Ils traversèrent le long couloir blanc transpercé de fenêtres immenses qui laissaient passer un maximum de lumière et où l'on apercevait un jardin qui s'étendait devant eux. Il remplissait l'espace qui formait le "U" de la cour intérieure surmontée d'un dôme en verre. Les convalescents s'y promenaient avec leur infirmière en uniforme blanc et vert. Des bancs étaient disséminés ça et là à l'ombre de grands arbres qui fournissaient une fraîcheur appréciable en été. Mélissa croisa le médecin qui s'occupait des urgences et lui demanda quand elle pourrait parler à Maddie et lui de dire qu'elle le pourrait aussitôt que les analyses seraient faites et la patiente tirée d'affaires. Mélissa pressa le médecin, elle voulait les résultats au plus vite. Elle lui demanda également pour le second corps et il répondit que ce serait délicat. Il la préviendrait en temps voulu. Les deux amis sortirent par la porte principale et rejoignirent leur navette.

De son côté, Julien avait reçu les instructions de Mélissa et recherchait toutes les informations correspondantes à l'histoire de Maddie Leimard. Recherches fructueuses puisqu'il retrouva l'arbre généalogique de celle-ci. Elle avait été mariée deux fois. Son premier mari, un drogué succomba à une overdose de TRAX. Elle avait 20 ans. Son second mari Henri, le père des jumeaux David et Marie Leimard, alcoolique et violent, leur avait fait vivre un enfer selon les mains courantes de la police et les rapports des passages à l'hôpital pour coups et blessures sur elle et ses enfants. C'est après une querelle, un soir où Henri Leimard était parti se saouler dans un bar que le feu avait pris à leur appartement. On ne réussit à sauver que David et sa mère des flammes et de la fumée. Dans un même temps, le corps de Marie disparut de la morgue. Le mari de Maddie revint une fois, une dispute éclata entre les époux pour la énième fois et il déménagea. Après ça, Maddie n'entendit plus parler d'Henri et resta seule avec David alors âgé d'une dizaine d'années et pratiquement aveugle. C'est là qu'un professeur, à la recherche de cobayes pour des expérimentations sur les yeux, lança un appel à la population et que Maddie, à court d'argent, avait répondu à l'annonce.
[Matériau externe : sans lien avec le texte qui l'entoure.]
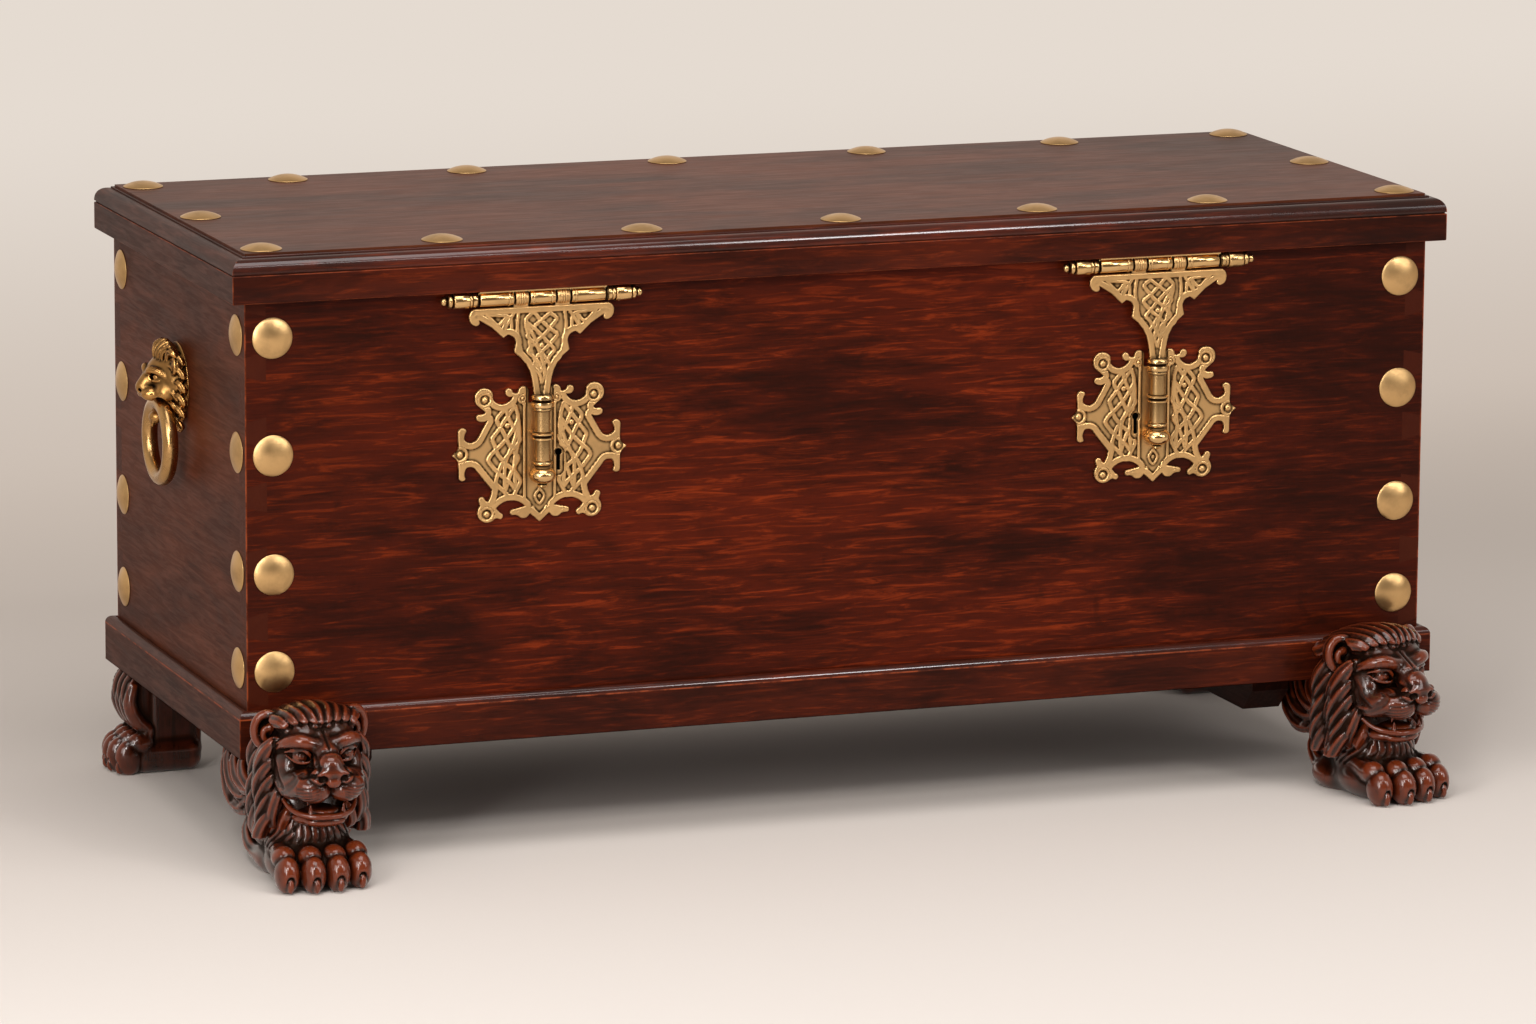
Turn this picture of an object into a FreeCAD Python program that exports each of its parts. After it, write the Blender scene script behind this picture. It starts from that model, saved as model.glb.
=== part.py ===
"""A lidded chest on carved lion feet, with domed studs, two hasp locks and two ring handles.

Everything is modelled about the middle of the case, with +X to the right, +Y to the back and the
floor at zero, and is moved along Y at the end so that the origin is under the middle of the whole.
"""
import FreeCAD, Part
import math
import os

os.makedirs("parts", exist_ok=True)
V = FreeCAD.Vector

# Case
case_length = 1170.0
case_depth = 440.0
board = 20.0
foot_height = 105.0
case_height = 420.0
bottom_thickness = 18.0
tail_count = 7
tail_root_share = 0.54
tail_tip_share = 0.70

# Base moulding round the foot of the case
plinth_reach = 10.0
plinth_height = 44.0
plinth_bead = 7.0
plinth_quirk = 1.2

# Bearers under the bottom
bearer_width = 38.0
bearer_height = 48.0
bearer_length = 300.0
bearer_inset = 121.0
bearer_nose = 22.0

# Lid
lid_overhang = 15.0
rim_height = 26.0
rim_width = 35.0
lid_thickness = 18.0
moulding_width = 16.0
moulding_step = 1.5
moulding_height = 16.0
moulding_fillet = 3.0
moulding_roll_inset = 3.9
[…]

Parvenu au succès, le professeur Rubens récompensa les petits miraculés en leur offrant une partie de sa fortune pour leur permettre de recommencer une nouvelle vie à leur majorité. Apparemment, Maddie n'avait pas bénéficié de l'argent de son fils puisqu'elle avait continué à vivre modestement. Ensuite, plus de trace de David, comme s'il avait disparu du jour au lendemain. C'est là qu'il avait dû changer de nom. Julien envoya les résultats à Mélissa qui sauta de joie en les lisant. Elle raconta ses découvertes à Greg, tout en montant dans le vaisseau qui les ramenaient sur l'Argon. Ne restait plus qu'à attendre le réveil de Maddie pour en savoir plus.
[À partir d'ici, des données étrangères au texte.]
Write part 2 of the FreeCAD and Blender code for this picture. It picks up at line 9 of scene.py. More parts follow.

Dans la nuit, une ombre blanche et verte, furtive s'introduisit dans l'hôpital, longea les couloirs éclairés par les deux lunes et entra dans une des chambres. A tâtons, l'ombre se saisit d'un oreiller posé sur un fauteuil à coté du lit, s'approcha et regarda le visage endormi, hésita un instant et recouvrit celui-ci. La personne ne se débattit pas ou peu, visiblement diminuée par les calmants. Un bruit de pas dans le couloir l'interrompit, une alarme se déclencha sur la puce collée sur la tempe de la patiente, ils se dirigeaient vers la porte. Vite, il se cacha dans la penderie et attendit que l'infirmière vérifie les constantes et sorte. L'infirmière parla quelques instants avec le médecin qui avait accouru. Les pas et les voix s'éloignèrent. Il soupira et décampa en laissant son projet en suspend. Il avait le temps, il reviendrait. Le week-end commencerait, il y aurait moins de surveillance.